Northeastern beach tiger beetles on Martha’s Vineyard have survived hurricanes and northeasters, parasitic moths and erosion. But there is yet another threat: tiger beetle collectors.

“There were people who collect insects, and I think some still do, and in this case they collected tiger beetles,” said Susi von Oettingen, an endangered species biologist with the U.S. Fish and Wildlife Service. “As if you collected baseball cards, and you get a series of them, and you trade them, basically. So you’re not just getting one tiger beetle for your collection, you’re getting five, 10, 15 or more.”

Tiger beetles are a federally-protected species and yet in the mid-1990s one such collector, a dentist from Kansas, talked his way onto the private beach on the Vineyard where the northeastern beach tiger beetle lives, telling the caretaker that he and his wife were in charge of the beetles and were going to check on the population, Ms. von Oettingen said.

“They did a very convincing job of telling the caretaker that they were in charge,” recalled Tim Simmons, a restoration ecologist with the Natural Heritage & Endangered Species Program.

The caretaker observed him collecting tiger beetles and reported him. The U.S. Fish and Wildlife Service enforcement agents looked into it.

“We have some of the greatest law enforcement special agents anywhere,” Ms. von Oettingen said. “They deal with elephants and rhinos, and they were very interested in these little tiger beetles.”
Mr.

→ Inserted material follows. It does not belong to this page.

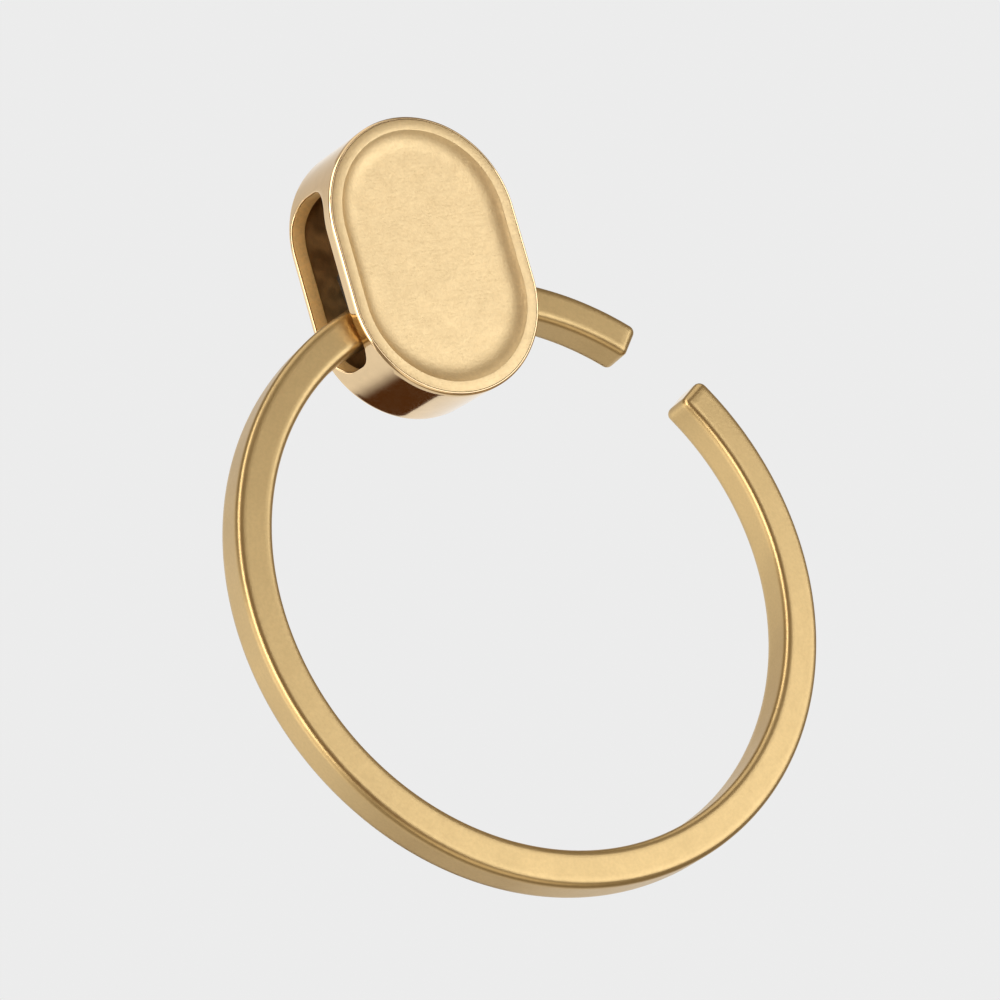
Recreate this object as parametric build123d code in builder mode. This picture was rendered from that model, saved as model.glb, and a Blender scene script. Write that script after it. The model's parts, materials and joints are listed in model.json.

Simmons said the poacher was identified through a description of his wife, and Mr. Simmons helped gather evidence against him, including exchanging an answering machine tape with enforcement officers.

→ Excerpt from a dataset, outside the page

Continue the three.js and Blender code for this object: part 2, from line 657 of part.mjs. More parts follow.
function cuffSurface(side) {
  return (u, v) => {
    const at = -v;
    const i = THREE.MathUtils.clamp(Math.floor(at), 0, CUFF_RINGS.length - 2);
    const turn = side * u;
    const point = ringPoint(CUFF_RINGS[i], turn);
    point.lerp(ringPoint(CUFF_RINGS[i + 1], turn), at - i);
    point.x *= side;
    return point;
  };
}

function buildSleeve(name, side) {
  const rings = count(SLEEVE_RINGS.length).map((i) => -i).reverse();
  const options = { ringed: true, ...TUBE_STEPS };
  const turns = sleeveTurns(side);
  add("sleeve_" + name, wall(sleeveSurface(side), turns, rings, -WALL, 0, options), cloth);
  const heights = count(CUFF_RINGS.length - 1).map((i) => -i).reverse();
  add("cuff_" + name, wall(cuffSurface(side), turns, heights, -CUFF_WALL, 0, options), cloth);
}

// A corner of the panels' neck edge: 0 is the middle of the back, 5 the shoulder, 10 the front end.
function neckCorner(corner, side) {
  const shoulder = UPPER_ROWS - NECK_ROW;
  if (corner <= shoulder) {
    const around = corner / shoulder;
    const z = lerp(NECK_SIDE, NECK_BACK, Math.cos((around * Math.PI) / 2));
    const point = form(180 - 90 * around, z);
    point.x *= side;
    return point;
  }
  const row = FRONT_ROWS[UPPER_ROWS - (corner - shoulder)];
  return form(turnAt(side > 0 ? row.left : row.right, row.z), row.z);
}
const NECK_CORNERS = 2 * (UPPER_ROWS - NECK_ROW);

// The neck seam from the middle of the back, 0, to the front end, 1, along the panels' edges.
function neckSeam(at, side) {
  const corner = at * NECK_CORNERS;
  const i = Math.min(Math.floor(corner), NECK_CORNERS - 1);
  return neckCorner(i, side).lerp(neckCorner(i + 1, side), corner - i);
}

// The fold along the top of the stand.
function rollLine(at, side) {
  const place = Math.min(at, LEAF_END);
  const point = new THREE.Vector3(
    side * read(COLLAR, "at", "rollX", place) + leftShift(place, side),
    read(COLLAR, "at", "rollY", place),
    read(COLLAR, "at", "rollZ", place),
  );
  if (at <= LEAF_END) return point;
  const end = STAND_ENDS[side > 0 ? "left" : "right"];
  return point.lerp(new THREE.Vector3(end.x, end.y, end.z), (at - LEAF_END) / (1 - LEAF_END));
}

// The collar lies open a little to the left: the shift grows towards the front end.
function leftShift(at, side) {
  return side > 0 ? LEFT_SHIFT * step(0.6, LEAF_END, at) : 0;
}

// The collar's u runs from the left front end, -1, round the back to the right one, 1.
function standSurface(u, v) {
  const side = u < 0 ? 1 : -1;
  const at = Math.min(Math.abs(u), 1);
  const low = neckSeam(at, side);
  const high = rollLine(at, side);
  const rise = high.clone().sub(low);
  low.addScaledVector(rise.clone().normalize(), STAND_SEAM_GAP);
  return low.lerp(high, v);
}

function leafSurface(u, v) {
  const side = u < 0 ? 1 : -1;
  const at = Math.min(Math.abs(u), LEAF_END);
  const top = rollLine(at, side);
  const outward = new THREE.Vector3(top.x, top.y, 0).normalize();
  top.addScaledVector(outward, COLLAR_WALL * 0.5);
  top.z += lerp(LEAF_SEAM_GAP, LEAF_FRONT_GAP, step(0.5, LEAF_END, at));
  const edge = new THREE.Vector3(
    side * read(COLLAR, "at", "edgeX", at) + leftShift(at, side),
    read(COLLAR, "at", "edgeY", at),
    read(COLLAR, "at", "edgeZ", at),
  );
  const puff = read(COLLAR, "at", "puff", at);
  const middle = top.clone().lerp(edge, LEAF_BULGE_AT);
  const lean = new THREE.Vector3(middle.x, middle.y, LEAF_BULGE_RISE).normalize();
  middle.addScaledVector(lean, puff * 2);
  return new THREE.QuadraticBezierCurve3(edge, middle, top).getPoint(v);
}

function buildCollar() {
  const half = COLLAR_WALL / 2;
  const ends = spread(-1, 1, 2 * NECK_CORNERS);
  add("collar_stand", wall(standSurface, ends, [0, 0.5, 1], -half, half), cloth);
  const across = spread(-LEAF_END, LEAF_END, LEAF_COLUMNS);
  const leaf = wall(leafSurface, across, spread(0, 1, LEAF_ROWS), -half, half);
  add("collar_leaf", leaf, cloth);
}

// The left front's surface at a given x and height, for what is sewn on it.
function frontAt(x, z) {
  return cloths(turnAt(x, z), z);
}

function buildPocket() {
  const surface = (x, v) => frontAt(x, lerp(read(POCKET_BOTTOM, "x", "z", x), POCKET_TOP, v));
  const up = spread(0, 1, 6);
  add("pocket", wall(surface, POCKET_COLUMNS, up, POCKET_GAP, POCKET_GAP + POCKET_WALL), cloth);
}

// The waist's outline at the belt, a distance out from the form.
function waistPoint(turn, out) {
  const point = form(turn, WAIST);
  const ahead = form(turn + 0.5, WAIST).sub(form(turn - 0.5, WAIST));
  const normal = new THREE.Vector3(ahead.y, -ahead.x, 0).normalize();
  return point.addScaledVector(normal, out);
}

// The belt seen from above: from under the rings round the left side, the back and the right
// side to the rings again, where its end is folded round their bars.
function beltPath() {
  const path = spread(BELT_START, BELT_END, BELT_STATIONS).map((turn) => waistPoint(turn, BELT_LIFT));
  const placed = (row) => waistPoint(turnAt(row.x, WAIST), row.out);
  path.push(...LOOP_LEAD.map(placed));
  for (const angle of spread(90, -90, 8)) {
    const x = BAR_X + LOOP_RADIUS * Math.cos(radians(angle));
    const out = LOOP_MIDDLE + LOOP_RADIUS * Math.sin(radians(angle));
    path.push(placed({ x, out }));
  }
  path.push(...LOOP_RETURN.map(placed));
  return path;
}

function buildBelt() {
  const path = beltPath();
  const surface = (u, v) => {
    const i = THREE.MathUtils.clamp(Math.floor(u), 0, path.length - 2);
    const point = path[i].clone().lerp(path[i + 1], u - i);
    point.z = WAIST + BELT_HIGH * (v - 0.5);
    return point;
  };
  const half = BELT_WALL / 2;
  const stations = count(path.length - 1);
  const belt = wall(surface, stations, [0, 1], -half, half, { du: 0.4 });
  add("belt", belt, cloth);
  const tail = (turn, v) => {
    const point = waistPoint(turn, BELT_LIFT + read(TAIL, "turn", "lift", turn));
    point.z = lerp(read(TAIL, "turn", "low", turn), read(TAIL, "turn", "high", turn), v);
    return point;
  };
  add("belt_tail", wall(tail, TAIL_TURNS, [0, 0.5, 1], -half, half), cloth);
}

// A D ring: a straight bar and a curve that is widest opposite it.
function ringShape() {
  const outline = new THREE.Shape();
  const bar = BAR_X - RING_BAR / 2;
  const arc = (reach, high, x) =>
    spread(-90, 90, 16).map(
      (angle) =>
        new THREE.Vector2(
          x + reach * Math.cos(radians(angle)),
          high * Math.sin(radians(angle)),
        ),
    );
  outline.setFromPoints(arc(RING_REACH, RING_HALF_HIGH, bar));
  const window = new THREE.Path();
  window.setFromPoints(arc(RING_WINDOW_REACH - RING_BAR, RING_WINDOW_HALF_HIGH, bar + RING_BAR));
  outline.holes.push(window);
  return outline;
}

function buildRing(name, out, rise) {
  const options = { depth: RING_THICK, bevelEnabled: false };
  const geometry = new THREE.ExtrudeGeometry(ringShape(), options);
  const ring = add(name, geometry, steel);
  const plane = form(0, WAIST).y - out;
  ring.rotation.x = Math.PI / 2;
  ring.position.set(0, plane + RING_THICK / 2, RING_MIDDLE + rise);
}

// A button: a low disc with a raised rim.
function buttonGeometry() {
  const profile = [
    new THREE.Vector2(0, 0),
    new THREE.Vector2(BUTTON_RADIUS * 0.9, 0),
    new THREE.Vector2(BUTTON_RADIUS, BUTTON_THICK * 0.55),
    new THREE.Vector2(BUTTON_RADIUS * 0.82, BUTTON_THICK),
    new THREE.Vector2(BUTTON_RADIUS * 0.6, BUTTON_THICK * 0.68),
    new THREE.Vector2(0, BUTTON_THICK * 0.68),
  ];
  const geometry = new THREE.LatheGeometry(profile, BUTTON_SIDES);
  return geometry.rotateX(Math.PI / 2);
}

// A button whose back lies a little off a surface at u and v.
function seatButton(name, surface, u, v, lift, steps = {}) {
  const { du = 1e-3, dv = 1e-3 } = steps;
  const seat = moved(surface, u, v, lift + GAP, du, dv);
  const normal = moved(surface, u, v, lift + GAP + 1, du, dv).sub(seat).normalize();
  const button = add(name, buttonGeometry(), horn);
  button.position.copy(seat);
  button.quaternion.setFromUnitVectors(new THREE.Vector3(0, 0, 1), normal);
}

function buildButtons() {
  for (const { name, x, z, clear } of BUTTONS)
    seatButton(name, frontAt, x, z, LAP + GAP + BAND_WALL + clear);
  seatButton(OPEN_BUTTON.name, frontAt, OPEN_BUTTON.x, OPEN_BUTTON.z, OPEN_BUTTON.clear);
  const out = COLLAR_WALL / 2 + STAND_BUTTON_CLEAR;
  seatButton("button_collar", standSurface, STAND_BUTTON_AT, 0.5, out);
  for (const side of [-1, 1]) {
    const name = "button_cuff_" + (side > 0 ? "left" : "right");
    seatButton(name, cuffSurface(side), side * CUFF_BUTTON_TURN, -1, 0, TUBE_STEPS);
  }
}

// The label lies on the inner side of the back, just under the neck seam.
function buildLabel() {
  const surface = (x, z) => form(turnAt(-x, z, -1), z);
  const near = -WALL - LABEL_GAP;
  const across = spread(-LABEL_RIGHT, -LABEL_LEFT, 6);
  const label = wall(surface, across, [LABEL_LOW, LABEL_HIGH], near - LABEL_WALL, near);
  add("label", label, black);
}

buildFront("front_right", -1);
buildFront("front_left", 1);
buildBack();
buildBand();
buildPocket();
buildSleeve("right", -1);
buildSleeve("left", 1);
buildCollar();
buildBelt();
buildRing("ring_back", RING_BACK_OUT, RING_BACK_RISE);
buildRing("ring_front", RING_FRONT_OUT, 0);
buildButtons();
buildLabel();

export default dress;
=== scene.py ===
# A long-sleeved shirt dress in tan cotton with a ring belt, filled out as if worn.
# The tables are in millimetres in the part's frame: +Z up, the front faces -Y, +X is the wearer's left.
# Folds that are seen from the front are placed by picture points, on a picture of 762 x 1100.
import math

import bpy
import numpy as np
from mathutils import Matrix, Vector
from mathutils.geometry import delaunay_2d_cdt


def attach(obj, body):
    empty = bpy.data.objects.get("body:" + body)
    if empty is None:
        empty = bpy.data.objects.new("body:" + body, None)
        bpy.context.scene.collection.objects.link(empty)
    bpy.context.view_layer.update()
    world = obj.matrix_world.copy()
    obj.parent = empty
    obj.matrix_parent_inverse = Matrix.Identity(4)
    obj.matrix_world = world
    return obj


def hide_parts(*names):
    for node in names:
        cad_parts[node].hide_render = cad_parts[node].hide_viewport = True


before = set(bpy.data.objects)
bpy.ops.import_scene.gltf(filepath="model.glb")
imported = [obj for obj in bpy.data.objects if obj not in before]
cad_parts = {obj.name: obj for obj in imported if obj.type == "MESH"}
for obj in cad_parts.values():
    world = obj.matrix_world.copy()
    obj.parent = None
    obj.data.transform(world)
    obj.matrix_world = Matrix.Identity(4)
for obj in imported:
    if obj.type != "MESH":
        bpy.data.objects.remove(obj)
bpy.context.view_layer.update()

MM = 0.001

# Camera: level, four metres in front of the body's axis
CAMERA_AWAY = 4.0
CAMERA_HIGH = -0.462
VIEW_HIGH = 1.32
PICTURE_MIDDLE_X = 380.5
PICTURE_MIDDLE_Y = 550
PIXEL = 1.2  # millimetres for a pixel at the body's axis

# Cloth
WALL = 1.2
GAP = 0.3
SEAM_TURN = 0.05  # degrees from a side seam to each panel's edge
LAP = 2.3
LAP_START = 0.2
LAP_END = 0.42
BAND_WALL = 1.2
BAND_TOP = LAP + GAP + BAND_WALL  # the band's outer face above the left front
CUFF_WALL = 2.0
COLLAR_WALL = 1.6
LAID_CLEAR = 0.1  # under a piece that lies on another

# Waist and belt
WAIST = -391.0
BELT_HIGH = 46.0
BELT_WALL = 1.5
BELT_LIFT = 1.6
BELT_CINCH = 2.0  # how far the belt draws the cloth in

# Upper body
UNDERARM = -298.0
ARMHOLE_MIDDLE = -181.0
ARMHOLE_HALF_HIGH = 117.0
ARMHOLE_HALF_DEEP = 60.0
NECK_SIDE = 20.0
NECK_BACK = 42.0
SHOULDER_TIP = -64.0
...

They were able to gather the evidence to get a case against the collector for illegally collecting the threatened species, Ms. von Oettingen said, and a settlement agreement was reached.

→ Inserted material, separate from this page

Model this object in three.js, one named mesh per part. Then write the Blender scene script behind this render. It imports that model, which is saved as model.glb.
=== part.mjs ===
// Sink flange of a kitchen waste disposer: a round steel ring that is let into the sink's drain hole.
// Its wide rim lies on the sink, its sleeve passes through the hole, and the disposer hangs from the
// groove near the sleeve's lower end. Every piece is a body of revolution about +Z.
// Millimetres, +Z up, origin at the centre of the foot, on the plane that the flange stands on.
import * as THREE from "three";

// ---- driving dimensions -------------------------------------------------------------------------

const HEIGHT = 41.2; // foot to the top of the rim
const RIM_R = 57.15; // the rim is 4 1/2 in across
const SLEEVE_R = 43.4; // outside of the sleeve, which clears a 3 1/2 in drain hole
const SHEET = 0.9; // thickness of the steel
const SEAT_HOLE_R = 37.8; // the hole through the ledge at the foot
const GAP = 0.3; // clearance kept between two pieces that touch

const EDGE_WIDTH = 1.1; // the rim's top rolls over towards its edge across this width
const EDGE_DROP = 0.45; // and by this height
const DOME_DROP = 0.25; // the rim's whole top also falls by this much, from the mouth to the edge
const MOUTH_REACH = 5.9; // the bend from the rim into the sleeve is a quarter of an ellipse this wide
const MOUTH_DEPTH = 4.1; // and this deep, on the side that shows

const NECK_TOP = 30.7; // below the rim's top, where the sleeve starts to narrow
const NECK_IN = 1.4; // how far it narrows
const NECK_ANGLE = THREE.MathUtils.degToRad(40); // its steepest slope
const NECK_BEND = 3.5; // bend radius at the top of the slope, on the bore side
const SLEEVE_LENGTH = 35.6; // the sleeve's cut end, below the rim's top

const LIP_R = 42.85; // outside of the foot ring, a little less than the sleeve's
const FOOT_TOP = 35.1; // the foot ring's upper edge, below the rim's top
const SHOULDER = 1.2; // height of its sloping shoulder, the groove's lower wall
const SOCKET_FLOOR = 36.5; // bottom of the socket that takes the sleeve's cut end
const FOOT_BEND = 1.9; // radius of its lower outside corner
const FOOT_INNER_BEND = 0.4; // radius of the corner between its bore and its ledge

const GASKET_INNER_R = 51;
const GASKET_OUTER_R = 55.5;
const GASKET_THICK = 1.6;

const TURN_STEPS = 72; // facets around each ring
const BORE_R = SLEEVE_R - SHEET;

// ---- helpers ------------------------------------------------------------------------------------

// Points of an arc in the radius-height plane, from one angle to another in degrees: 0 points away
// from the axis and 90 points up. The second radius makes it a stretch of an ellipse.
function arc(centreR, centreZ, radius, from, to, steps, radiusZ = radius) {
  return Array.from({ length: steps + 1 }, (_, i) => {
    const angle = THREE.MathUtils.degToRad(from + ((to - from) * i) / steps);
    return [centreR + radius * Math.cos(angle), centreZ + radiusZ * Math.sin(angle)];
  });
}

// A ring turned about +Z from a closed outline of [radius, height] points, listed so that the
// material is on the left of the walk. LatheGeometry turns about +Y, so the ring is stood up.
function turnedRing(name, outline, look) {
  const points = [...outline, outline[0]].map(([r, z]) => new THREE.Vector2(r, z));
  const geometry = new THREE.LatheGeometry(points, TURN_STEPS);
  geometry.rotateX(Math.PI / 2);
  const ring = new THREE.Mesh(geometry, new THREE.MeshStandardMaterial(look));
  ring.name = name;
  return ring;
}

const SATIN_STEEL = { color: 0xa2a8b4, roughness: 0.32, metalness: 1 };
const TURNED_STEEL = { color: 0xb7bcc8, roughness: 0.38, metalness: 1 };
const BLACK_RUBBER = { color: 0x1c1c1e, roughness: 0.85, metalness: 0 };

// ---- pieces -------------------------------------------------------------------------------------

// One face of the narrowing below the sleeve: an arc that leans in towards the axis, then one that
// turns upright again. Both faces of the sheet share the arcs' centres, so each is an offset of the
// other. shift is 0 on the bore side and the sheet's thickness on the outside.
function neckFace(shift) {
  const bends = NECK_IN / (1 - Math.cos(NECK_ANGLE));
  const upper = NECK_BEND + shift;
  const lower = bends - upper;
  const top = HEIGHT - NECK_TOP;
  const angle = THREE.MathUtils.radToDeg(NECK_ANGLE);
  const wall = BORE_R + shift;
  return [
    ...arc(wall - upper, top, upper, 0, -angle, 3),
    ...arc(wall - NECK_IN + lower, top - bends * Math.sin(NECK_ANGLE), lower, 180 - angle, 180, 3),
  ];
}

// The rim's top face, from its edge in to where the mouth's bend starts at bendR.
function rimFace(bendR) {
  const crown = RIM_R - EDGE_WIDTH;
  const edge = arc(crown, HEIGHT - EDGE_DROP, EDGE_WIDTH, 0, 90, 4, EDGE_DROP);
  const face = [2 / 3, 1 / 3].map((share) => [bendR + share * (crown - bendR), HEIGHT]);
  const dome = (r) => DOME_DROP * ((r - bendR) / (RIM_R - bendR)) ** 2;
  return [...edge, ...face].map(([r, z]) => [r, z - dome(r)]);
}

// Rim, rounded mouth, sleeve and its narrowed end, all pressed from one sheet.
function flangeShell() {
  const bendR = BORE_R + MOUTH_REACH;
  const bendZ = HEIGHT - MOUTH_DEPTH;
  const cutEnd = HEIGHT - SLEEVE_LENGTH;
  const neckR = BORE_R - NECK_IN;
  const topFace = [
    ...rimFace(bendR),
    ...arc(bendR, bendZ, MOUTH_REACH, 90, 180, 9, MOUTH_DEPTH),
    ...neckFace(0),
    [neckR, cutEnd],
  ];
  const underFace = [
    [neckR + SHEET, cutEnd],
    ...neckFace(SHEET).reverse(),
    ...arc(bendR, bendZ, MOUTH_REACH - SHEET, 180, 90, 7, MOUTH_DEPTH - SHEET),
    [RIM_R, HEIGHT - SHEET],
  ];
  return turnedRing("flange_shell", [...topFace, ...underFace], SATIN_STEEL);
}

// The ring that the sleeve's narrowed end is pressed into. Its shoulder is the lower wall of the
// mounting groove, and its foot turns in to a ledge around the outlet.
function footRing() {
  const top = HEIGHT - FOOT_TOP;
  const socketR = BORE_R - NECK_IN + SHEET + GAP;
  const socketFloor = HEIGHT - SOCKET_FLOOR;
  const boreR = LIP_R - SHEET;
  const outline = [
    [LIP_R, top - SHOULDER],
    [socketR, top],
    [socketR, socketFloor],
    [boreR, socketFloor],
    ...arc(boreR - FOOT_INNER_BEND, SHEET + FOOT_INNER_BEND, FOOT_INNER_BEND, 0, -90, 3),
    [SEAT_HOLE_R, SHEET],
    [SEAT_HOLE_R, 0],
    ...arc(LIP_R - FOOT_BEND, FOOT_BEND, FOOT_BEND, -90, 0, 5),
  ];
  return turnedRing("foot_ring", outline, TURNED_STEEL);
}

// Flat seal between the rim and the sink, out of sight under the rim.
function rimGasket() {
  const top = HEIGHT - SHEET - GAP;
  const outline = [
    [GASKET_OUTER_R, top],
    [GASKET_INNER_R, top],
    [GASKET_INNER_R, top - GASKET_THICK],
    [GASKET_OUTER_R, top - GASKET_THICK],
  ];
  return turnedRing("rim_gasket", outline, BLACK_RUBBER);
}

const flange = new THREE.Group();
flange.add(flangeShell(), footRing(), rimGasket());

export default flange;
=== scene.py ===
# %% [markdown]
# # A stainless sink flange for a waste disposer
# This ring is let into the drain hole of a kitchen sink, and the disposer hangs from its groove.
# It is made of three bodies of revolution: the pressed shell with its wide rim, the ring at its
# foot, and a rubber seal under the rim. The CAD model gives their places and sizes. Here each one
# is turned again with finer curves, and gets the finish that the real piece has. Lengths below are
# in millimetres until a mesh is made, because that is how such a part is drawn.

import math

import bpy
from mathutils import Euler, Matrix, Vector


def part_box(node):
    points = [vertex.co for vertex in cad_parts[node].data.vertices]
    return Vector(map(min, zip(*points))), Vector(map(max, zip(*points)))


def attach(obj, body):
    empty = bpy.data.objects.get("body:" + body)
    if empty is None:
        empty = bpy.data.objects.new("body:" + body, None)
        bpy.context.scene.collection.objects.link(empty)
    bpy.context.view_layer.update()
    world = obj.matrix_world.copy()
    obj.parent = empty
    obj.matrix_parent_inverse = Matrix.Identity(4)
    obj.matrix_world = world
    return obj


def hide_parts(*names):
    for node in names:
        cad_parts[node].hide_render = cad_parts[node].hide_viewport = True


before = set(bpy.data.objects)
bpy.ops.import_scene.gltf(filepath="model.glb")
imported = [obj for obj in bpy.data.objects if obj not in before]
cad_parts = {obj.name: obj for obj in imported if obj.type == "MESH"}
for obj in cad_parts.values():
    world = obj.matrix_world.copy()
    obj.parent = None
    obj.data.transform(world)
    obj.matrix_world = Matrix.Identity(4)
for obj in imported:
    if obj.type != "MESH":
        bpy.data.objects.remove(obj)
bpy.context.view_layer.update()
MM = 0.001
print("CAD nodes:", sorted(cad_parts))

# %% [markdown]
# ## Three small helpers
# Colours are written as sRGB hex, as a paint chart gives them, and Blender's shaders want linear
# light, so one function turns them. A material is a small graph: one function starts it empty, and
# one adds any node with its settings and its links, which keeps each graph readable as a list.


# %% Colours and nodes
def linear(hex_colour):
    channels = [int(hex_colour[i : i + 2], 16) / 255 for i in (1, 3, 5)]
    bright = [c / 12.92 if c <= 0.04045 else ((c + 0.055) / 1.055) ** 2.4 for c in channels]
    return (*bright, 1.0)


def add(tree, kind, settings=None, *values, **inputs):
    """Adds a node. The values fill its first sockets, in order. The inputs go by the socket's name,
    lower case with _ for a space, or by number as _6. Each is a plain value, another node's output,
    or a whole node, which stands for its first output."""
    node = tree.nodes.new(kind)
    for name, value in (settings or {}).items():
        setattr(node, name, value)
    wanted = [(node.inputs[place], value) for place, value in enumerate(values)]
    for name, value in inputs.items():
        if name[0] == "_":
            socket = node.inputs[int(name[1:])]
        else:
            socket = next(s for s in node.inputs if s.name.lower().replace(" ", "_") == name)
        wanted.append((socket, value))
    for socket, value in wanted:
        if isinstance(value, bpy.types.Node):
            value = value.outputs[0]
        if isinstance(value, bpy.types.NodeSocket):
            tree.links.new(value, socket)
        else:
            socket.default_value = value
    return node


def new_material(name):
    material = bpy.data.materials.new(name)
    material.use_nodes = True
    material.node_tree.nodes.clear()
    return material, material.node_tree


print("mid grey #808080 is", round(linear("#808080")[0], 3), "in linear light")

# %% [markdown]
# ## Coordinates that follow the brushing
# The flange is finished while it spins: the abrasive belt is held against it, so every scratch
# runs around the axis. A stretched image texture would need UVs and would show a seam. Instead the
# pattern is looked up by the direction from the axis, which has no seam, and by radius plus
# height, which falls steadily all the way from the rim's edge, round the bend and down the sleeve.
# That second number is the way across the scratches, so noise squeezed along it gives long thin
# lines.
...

Mr. Simmons recalled the fine was $3,000. Most important, the biologists said, the collector was ordered to give up all his data on rare tiger beetles to the states where he collected them. He was also placed on a watch list, Ms. von Oettingen said.

“We didn’t place him in jail or anything like that, because the data was far more valuable that putting him in jail.”

A short time later, though, he was caught by the Australian government illegally collecting beetles in Australia, they said. Mr. Simmons said he was transporting the beetles in yogurt containers.

“I don’t know what his status is now,” Ms. von Oettingen said. “I would hope that people know about his reputation . . . I hope he does not come back to New England.”